## WORK INSTRUCTIONS
Write out the whole listing, matching it exactly.

## DATA BLOCK
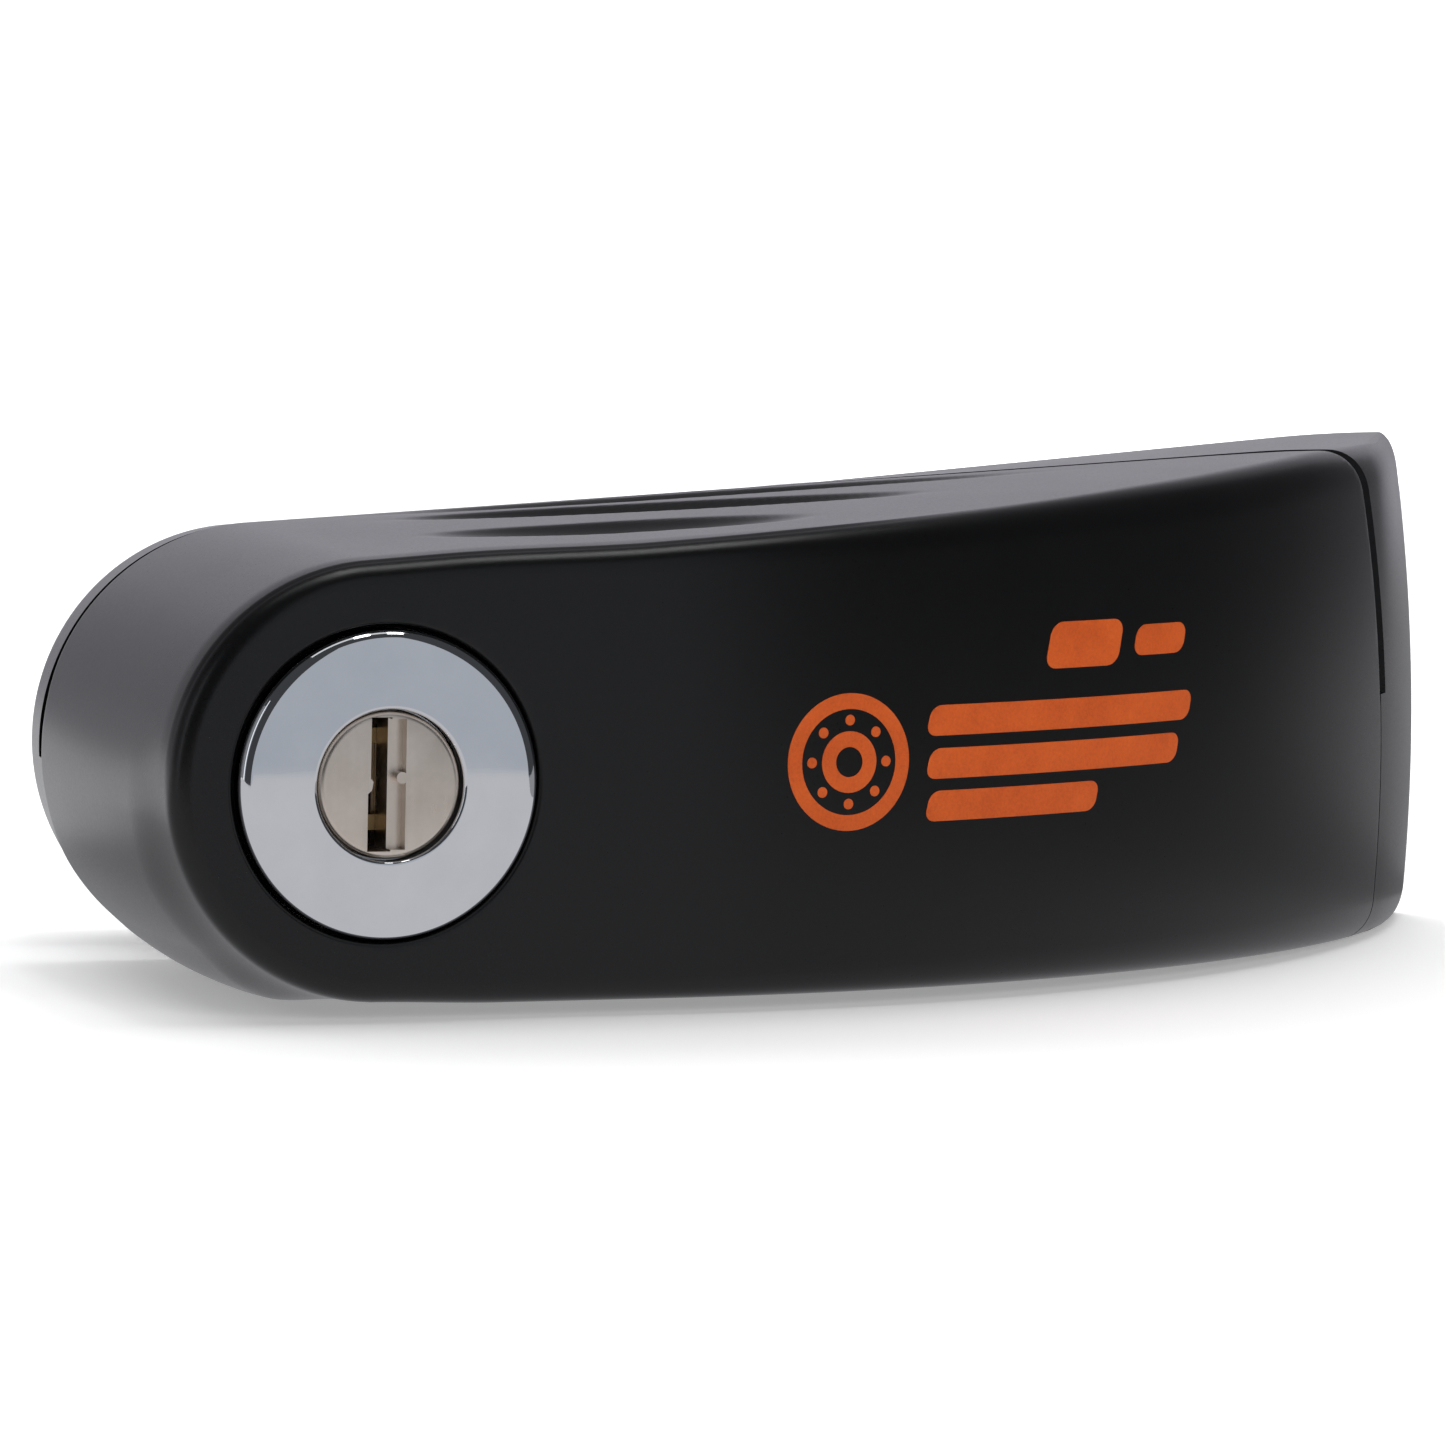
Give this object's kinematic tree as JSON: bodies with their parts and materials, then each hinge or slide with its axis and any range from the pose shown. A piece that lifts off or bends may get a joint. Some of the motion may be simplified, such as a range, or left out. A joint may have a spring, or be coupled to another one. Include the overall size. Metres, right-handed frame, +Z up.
{
  "type": "motorcycle disc brake lock",
  "caption": "Motorcycle disc brake lock: black cast body, rounded at the key end, with a push-in chrome key cylinder whose pin crosses an open disc slot at the back.",
  "frame": {"origin": "locking pin axis at the middle plane of the disc slot", "axes": "+X from the key cylinder to the closed bridge end, +Y from the key side to the back, +Z up; the disc enters along the slot from -X"},
  "size_m": [0.106, 0.0511, 0.0352],
  "materials": {
    "cast_black": "satin black coating over a zinc and steel body",
    "hard_steel": "ground hardened steel",
    "zinc_steel": "bright zinc plated steel",
    "chrome_cap": "polished chrome",
    "nickel_plug": "satin nickel plated brass",
    "brass_wafer": "machined brass",
    "spring_steel": "drawn spring wire",
    "rubber": "moulded nitrile rubber",
    "liner_plastic": "moulded polyamide"
  },
  "bodies": {
    "housing": {"front_shell": "cast_black", "rear_frame": "cast_black", "guide_sleeve": "hard_steel", "guide_screw": "zinc_steel", "wiper_seal": "rubber", "pin_bush": "hard_steel", "throat_liner": "liner_plastic", "long_screws": "zinc_steel", "flush_screws": "zinc_steel", "dowel_pins": "hard_steel", "return_spring": "spring_steel"},
    "plunger": {"cylinder_cap": "chrome_cap", "cylinder_barrel": "zinc_steel", "drill_rods": "hard_steel", "pin_carrier": "zinc_steel", "carrier_screws": "zinc_steel", "barrel_oring": "rubber", "locking_pin": "hard_steel", "cross_pin": "hard_steel", "latch_spring": "spring_steel"},
    "key_plug": {"key_plug": "nickel_plug", "plug_wafers": "brass_wafer", "wafer_springs": "spring_steel", "plug_circlip": "spring_steel", "tail_cam": "zinc_steel"},
    "latch": {"latch_bolt": "hard_steel"}
  },
  "joints": [
    {"name": "plunger_slide", "type": "slide", "parent": "housing", "child": "plunger", "axis": [0, -1, 0], "range_m": [0, 0.014], "deforming": ["return_spring"]},
    {"name": "key_turn", "type": "hinge", "parent": "plunger", "child": "key_plug", "pos_m": [0, -0.037, 0], "axis": [0, 1, 0], "range_deg": [0, 90]},
    {"name": "latch_slide", "type": "slide", "parent": "plunger", "child": "latch", "axis": [0, 0, 1], "range_m": [0, 0.00241], "deforming": ["latch_spring"]}
  ],
  "couplings": [
    {"joint": "latch_slide", "follows": "key_turn", "m_per_rad": 0.0015306}
  ]
}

## RESULT
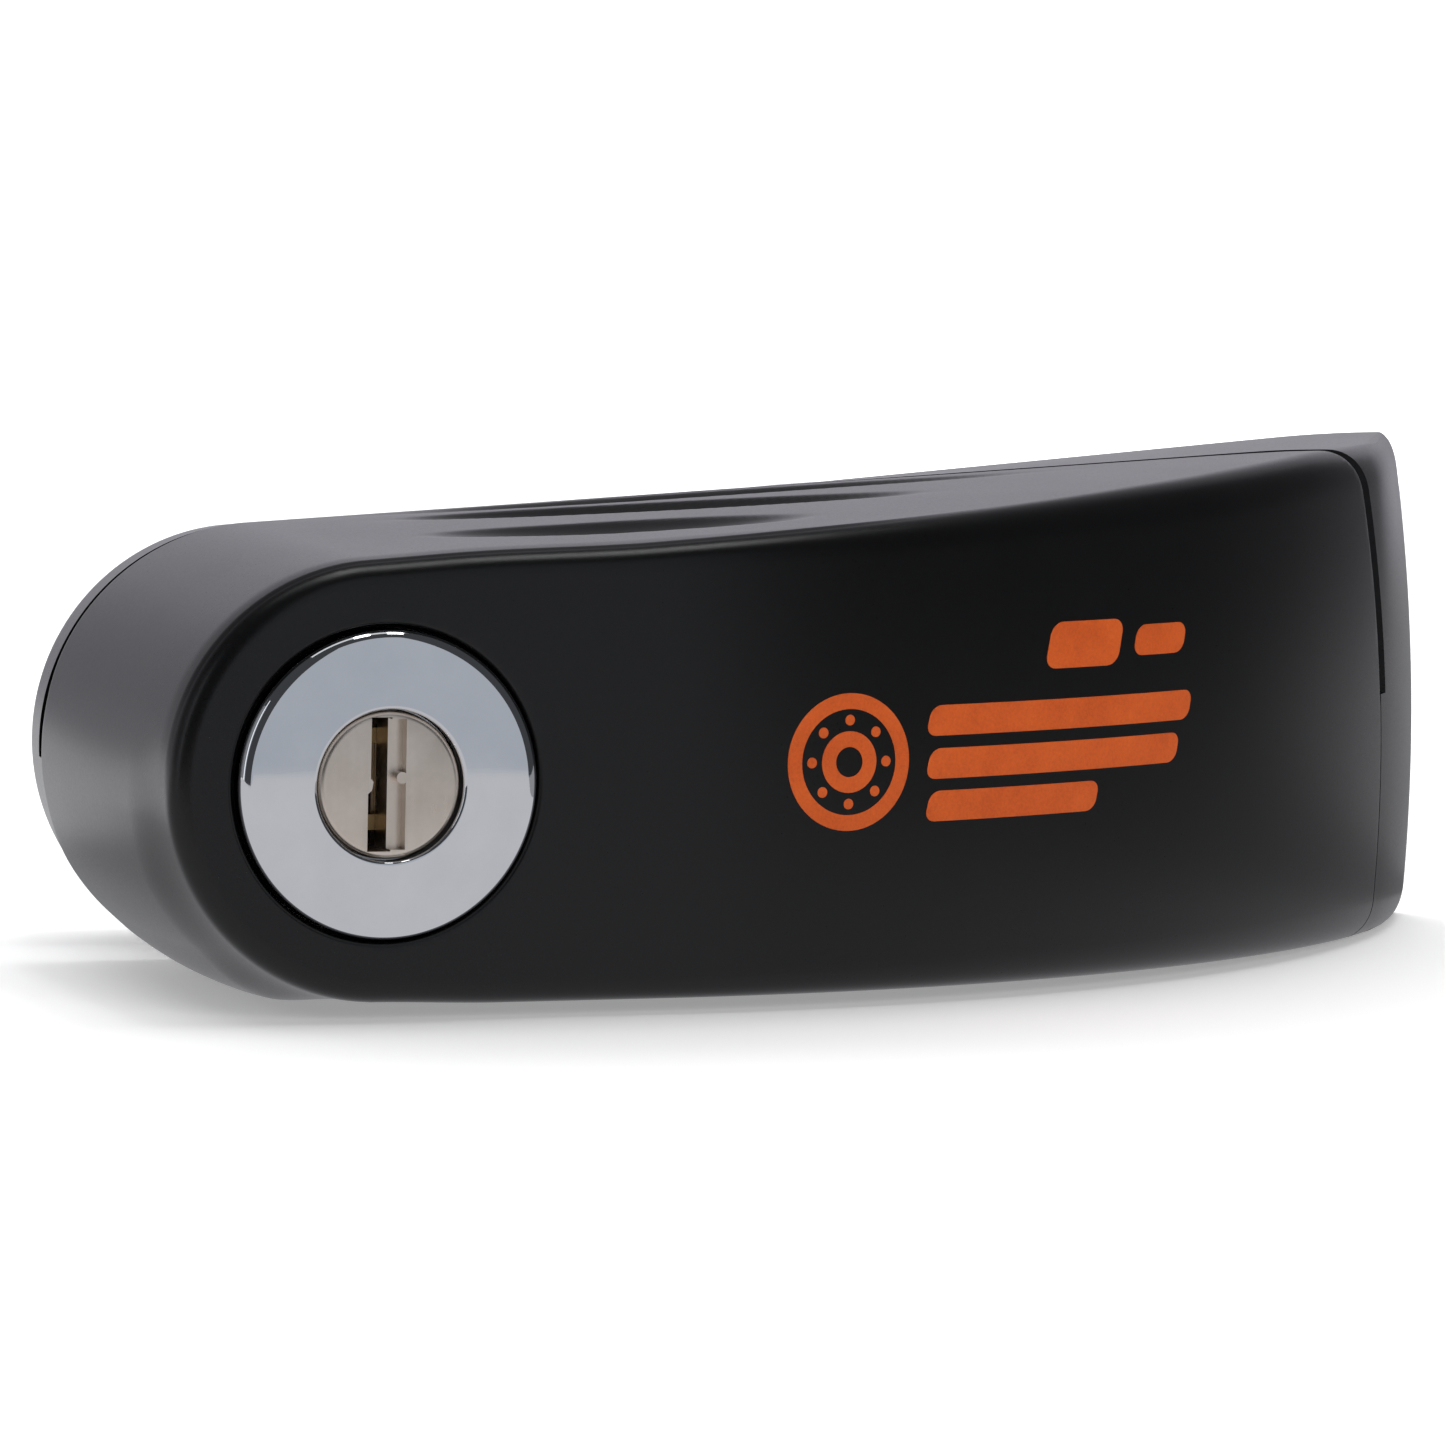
Give this object's kinematic tree as JSON: bodies with their parts and materials, then each hinge or slide with its axis and any range from the pose shown. A piece that lifts off or bends may get a joint. Some of the motion may be simplified, such as a range, or left out. A joint may have a spring, or be coupled to another one. Include the overall size. Metres, right-handed frame, +Z up.
{
  "type": "motorcycle disc brake lock",
  "caption": "Motorcycle disc brake lock: black cast body, rounded at the key end, with a push-in chrome key cylinder whose pin crosses an open disc slot at the back.",
  "frame": {"origin": "locking pin axis at the middle plane of the disc slot", "axes": "+X from the key cylinder to the closed bridge end, +Y from the key side to the back, +Z up; the disc enters along the slot from -X"},
  "size_m": [0.106, 0.0511, 0.0352],
  "materials": {
    "cast_black": "satin black coating over a zinc and steel body",
    "hard_steel": "ground hardened steel",
    "zinc_steel": "bright zinc plated steel",
    "chrome_cap": "polished chrome",
    "nickel_plug": "satin nickel plated brass",
    "brass_wafer": "machined brass",
    "spring_steel": "drawn spring wire",
    "rubber": "moulded nitrile rubber",
    "liner_plastic": "moulded polyamide"
  },
  "bodies": {
    "housing": {"front_shell": "cast_black", "rear_frame": "cast_black", "guide_sleeve": "hard_steel", "guide_screw": "zinc_steel", "wiper_seal": "rubber", "pin_bush": "hard_steel", "throat_liner": "liner_plastic", "long_screws": "zinc_steel", "flush_screws": "zinc_steel", "dowel_pins": "hard_steel", "return_spring": "spring_steel"},
    "plunger": {"cylinder_cap": "chrome_cap", "cylinder_barrel": "zinc_steel", "drill_rods": "hard_steel", "pin_carrier": "zinc_steel", "carrier_screws": "zinc_steel", "barrel_oring": "rubber", "locking_pin": "hard_steel", "cross_pin": "hard_steel", "latch_spring": "spring_steel"},
    "key_plug": {"key_plug": "nickel_plug", "plug_wafers": "brass_wafer", "wafer_springs": "spring_steel", "plug_circlip": "spring_steel", "tail_cam": "zinc_steel"},
    "latch": {"latch_bolt": "hard_steel"}
  },
  "joints": [
    {"name": "plunger_slide", "type": "slide", "parent": "housing", "child": "plunger", "axis": [0, -1, 0], "range_m": [0, 0.014], "deforming": ["return_spring"]},
    {"name": "key_turn", "type": "hinge", "parent": "plunger", "child": "key_plug", "pos_m": [0, -0.037, 0], "axis": [0, 1, 0], "range_deg": [0, 90]},
    {"name": "latch_slide", "type": "slide", "parent": "plunger", "child": "latch", "axis": [0, 0, 1], "range_m": [0, 0.00241], "deforming": ["latch_spring"]}
  ],
  "couplings": [
    {"joint": "latch_slide", "follows": "key_turn", "m_per_rad": 0.0015306}
  ]
}